My Road Trip continues from Sand Creek Massacre National Historic Site to the Ludlow Massacre Monument.
On April 20th, 1914, Ludlow, Colorado was the site of the Great Coalfield War. With the coal miners on strike for better conditions and the United Mine Workers not yet able to organize them, the coal companies had begun taking pot shots at the miners and families living in their tent cities in an attempt to get them back to work. No one knows who fired the first shots that led to the Ludlow Massacre, but machine gun and rifle fire forced women and children to take refuge below ground where they had dug a pit beneath their tents. Fires broke out in the tent city. By early the next morning, the colony that was once covered with hundreds of tents was now charred rubble. The bodies of two women and 11 children were found huddled beneath one of the burned tents, victims of asphyxiation. In addition, nine other men on both sides and two youngsters were found dead. The death toll continued for days after in other camps, until Federal Troops moved in to restore order. The strike ended without resolution in December of the same year.
Being a coal miner was a hard, short life. Mostly they lived in squalor, the miners here were paid in company script, not cash. That made them spend the script in high-priced company stores, forced to pay the high rent for company housing.
In 1918, the stone monument was built on the site by the UMW, the town was deserted in the 1950's and the Ludlow site was added to the National Historic Register in 1986. Today, you can walk down a flight of steps into the pit below ground, where I assume, the 13 bodies were found. There is the nice UMW monument here and today, which happens to be the 102nd Anniversary of the Massacre, someone had left flowers on the monument in remembrance. Read the signage outside the fence for more facts about the area.
Otherwise the site is fenced with picnic tables under a roof, there is an old coal car, and a large, empty parking lot. The tent city once covered about 40 acres of the emptiness here. Most of the remains of the community of 1,000 people are now gone.
You can find the town of Ludlow along I-25, 15 miles north of Trinidad at exit 27.

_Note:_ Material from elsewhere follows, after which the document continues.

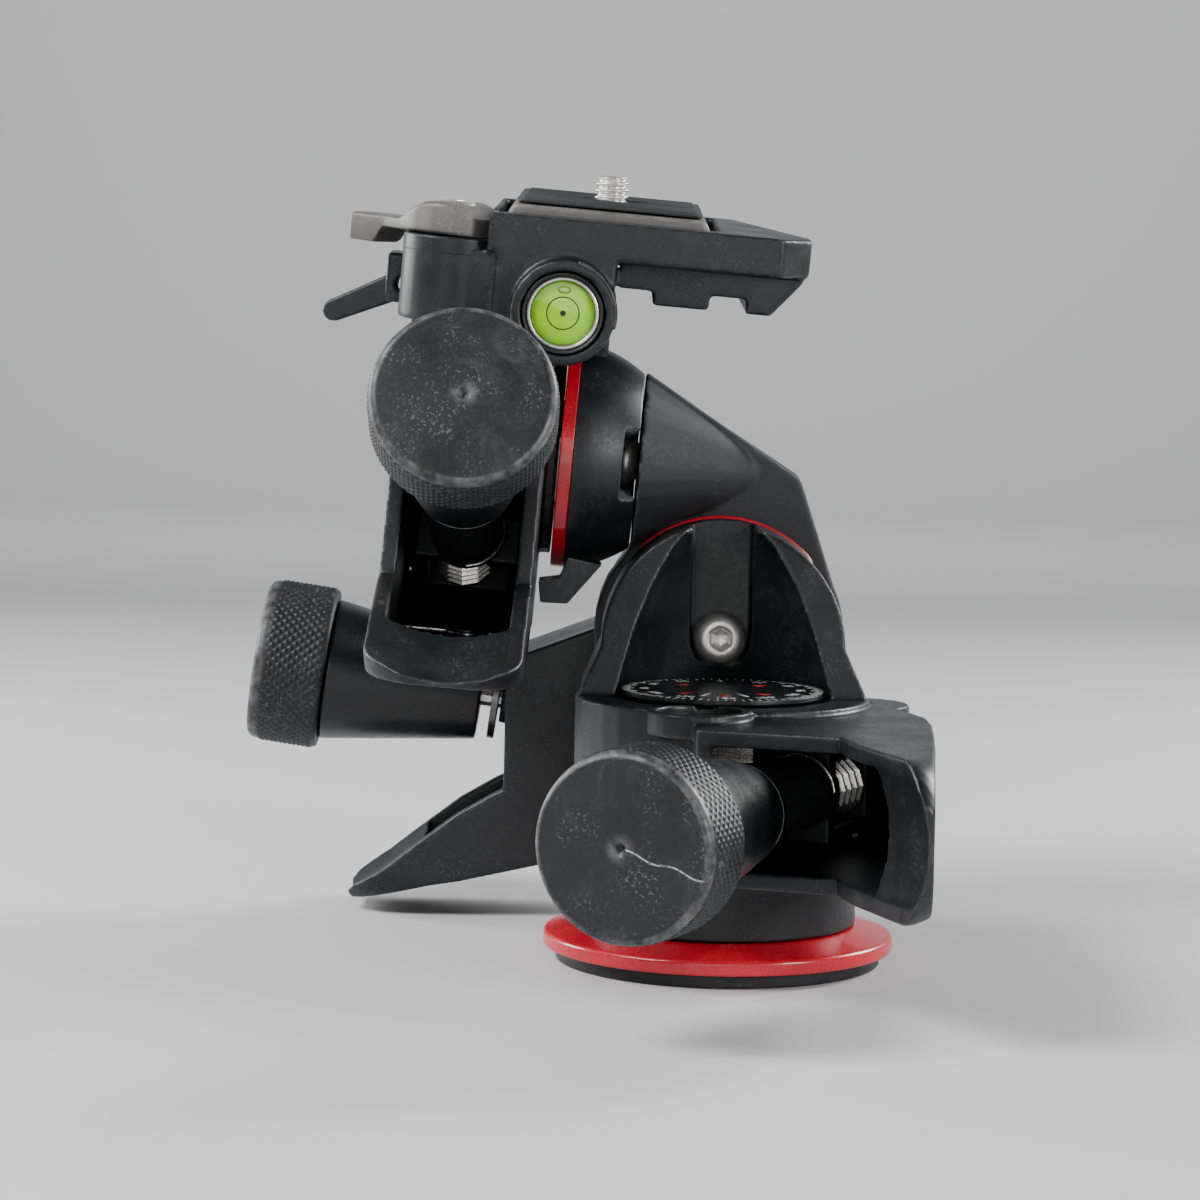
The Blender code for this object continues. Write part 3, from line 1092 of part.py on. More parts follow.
def make_clamp_lever():
    """The zinc lever on its boss, with a dropped thumb end, and its screw."""
    seat = LEVER_BOSS_TOP + CLEARANCE
    away = Vector(LEVER_TIP) - Vector(LEVER_BOSS)
    heading = math.degrees(math.atan2(away.y, away.x))
    outline = arc((0, 0), LEVER_BOSS_RADIUS - LEVER_CROWN, heading + 70, heading + 290, 14)
    outline += arc(tuple(away), LEVER_TIP_RADIUS, heading - 80, heading + 80, 8)
    place = head_place(*LEVER_BOSS)
    lever = prism("clamp_lever", outline, seat, seat + LEVER_THICKNESS, ZINC, place)
    round_edges(lever, LEVER_CROWN)
    tip = head_place(*LEVER_TIP)
    join(lever, rod("lever tip", LEVER_TIP_RADIUS - CLEARANCE, seat - LEVER_TIP_DROP,
                    seat + LEVER_THICKNESS / 2, ZINC, tip, 20, CUTTERS))
    head = LEVER_SCREW_RADIUS + LEVER_SCREW_RADIUS
    crest = seat + LEVER_THICKNESS
    rest_floor = seat + LEVER_THICKNESS * LEVER_SEAT_SHARE
    cut(lever, rod("lever screw seat", head + CLEARANCE, rest_floor, crest + OVERRUN, ZINC, place, 20,
                   CUTTERS))
    cut(lever, rod("lever bore", LEVER_SCREW_RADIUS + CLEARANCE, 0, crest, ZINC, place, 12, CUTTERS))
    top = crest - CLEARANCE
    rest = rest_floor + CLEARANCE
    foot = LEVER_BOSS_LOW + OVERRUN + CLEARANCE
    shank = LEVER_SCREW_RADIUS
    screw = [(0, top), (head, top), (head, rest), (shank, rest), (shank, foot), (0, foot)]
    turned("lever_screw", screw, STEEL, place, 16)


def make_safety_catch():
    """The small sprung catch beside the lever, and its pin."""
    outline = arc((0, 0), CATCH_ROOT_RADIUS, -40, 120, 6)
    outline += arc((-CATCH_REACH + CATCH_TIP_RADIUS, -CATCH_DROP), CATCH_TIP_RADIUS, 100, 290, 7)
    catch = prism("safety_catch", outline, -CATCH_HALF, CATCH_HALF, BLACK_CASTING, catch_axis(),
                  holes=[arc((0, 0), CATCH_PIN_RADIUS + CLEARANCE, 0, 330, 11)])
    round_edges(catch, CATCH_EDGE)
    reach = CATCH_HALF + LUG_WIDTH - CLEARANCE
    rod("catch_pin", CATCH_PIN_RADIUS, -reach, reach, STEEL, catch_axis(), 12)


def make_plate():
    """The quick-release plate with its rubber pad and captive camera screw."""
    low = PLATE_SEAT + CLEARANCE
    wide = PLATE_WIDTH / 2
    narrow = PLATE_TOP_WIDTH / 2
    side = [(-wide, low), (wide, low), (wide, PLATE_EDGE), (narrow, PLATE_TOP), (-narrow, PLATE_TOP),
            (-wide, PLATE_EDGE)]
    place = head_place(PLATE_X)
    plate = prism("quick_plate", side, -PLATE_LENGTH / 2, PLATE_LENGTH / 2, ZINC, place @ FRONTAL)
    round_edges(plate, PAD_THICKNESS)
    shank = CAMERA_SCREW_RADIUS + CLEARANCE
    head = CAMERA_HEAD_RADIUS + CLEARANCE
    recess = low + CAMERA_HEAD_HEIGHT + CLEARANCE + CLEARANCE
    cut(plate, rod("camera screw bore", shank, 0, PLATE_TOP + OVERRUN, ZINC, place, 24, CUTTERS))
    cut(plate, rod("camera head room", head, 0, recess, ZINC, place, 28, CUTTERS))
    half_x = narrow - PAD_MARGIN
    half_y = PLATE_LENGTH / 2 - PAD_MARGIN
    pad = rounded_box(-half_x, half_x, -half_y, half_y, PAD_MARGIN)
    pad_low = PLATE_TOP + CLEARANCE
    prism("plate_pad", pad, pad_low, pad_low + PAD_THICKNESS, PAD_RUBBER, place,
          holes=[arc((0, 0), CAMERA_SCREW_RADIUS * PAD_HOLE_SHARE, 0, 345, 23)])
    tip = CAMERA_SCREW_TOP
    edge = CAMERA_SCREW_RADIUS * CAMERA_SCREW_EDGE_SHARE
    seat = recess - CLEARANCE
    screw = [(0, tip), (CAMERA_SCREW_RADIUS - edge, tip), (CAMERA_SCREW_RADIUS, tip - edge),
             (CAMERA_SCREW_RADIUS, seat), (CAMERA_HEAD_RADIUS, seat), (CAMERA_HEAD_RADIUS, low), (0, low)]
    camera_screw = turned("camera_screw", screw, STEEL, place, 28)
    slot = CAMERA_SCREW_RADIUS * CAMERA_SLOT_SHARE
    slot_low = (-CAMERA_HEAD_RADIUS, -slot, 0)
    slot_high = (CAMERA_HEAD_RADIUS, slot, low + CAMERA_HEAD_HEIGHT / 2)
    cut(camera_screw, block("camera screw slot", slot_low, slot_high, STEEL, place, CUTTERS))


def make_head():
    """The tilt head with everything it carries."""
    make_platform()
    make_pitch_frame()
    make_level("head_level", head_place(*LEVEL_PLACE) @ FRONTAL)
    make_clamp_lever()
    make_safety_catch()
    make_plate()


def weld_cut_pieces():
    """Close the hairline seams that cuts leave, with a weld far finer than any gap."""
    for piece in MODEL.objects:
        if any(change.type == "BOOLEAN" for change in piece.modifiers):
            seams = piece.modifiers.new("Weld", "WELD")
            seams.merge_threshold = CLEARANCE * WELD_SHARE


def main():
    """Build the whole head."""
    clear_scene()
    for drive in DRIVES:
        make_drive(drive)
    make_base()
    make_pan_housing()
    make_level("pan_level", Matrix.Translation((*PAN_LEVEL, SHELF_HEIGHT + LEVEL_LIP)))
    make_roll_frame()
    make_arm()
    make_pitch_housing()
    make_roll_joint()
    make_pitch_joint()
    make_head()
    weld_cut_pieces()


main()
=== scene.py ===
# %% [markdown]
# # A geared tripod head, dressed for the studio
# The frame holds the measured solids of the head. Each step below looks at one piece of the real
# object, says how it could be made, and then makes it where the frame says it is.

# %% Load the frame
import json
import math
from itertools import accumulate

import bmesh
import bpy
import numpy as np
from mathutils import Matrix, Vector


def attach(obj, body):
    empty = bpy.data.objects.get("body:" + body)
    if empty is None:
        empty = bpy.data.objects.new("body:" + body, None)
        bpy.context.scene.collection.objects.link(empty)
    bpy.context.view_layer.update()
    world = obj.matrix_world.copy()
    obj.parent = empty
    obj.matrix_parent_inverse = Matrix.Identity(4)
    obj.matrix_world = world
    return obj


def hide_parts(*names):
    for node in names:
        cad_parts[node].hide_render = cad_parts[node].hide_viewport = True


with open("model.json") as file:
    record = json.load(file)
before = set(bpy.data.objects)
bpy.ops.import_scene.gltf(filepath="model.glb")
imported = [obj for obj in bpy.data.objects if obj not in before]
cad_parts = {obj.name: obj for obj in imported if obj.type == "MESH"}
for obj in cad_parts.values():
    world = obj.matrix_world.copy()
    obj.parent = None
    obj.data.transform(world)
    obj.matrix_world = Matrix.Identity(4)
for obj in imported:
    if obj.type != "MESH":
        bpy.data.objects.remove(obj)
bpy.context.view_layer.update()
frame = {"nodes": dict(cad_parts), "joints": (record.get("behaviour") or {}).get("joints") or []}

JOINTS = {joint["name"]: joint for joint in frame["joints"]}
NODES = frame["nodes"]
DRIVE_NAMES = ("pan", "roll", "pitch")

# %% [markdown]
# ## Spaces
# A geared head is easiest to describe in its own spaces: one for each worm drive, one on the roll
# axis, one on the pitch axis and one for the tilting head. The joints of the frame give each of them,
# so that no angle has to be measured again. A space is a 4 by 4 matrix whose columns are its axes.

# %% Spaces from the joints
MM = 0.001
PITCH_DRIVE_SETBACK = 49.75 * MM
ROLL_AXIS_HEIGHT = 58 * MM


def space(x_axis, y_axis, z_axis, origin):
    """A 4 by 4 matrix: the three axes and the origin are its columns."""
    matrix = np.eye(4)
    matrix[:3, :4] = np.column_stack([x_axis, y_axis, z_axis, origin])
    return matrix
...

My Road Trip had began today from Trinidad. After a quick visit to the Trinidad Visitor Center temporary office near the Bloom Mansion, it was just a 20 minute drive to Ludlow. Then I was back on I-25 driving south to Trinidad to begin the Highway of Legends, a loop around the Spanish Peaks on highway 12 and US 160 to Walsenburg, and back north on I-25 to Castle Rock. You can read about the Highway of Legends HERE. I don't typically go visiting massacre sites, but this trip seemed to speak to me, especially in these modern times where life is mostly good. It is a good time to look back and be thankful for what we do have, and to remember those who were often violently taken from us for something we cannot even comprehend today.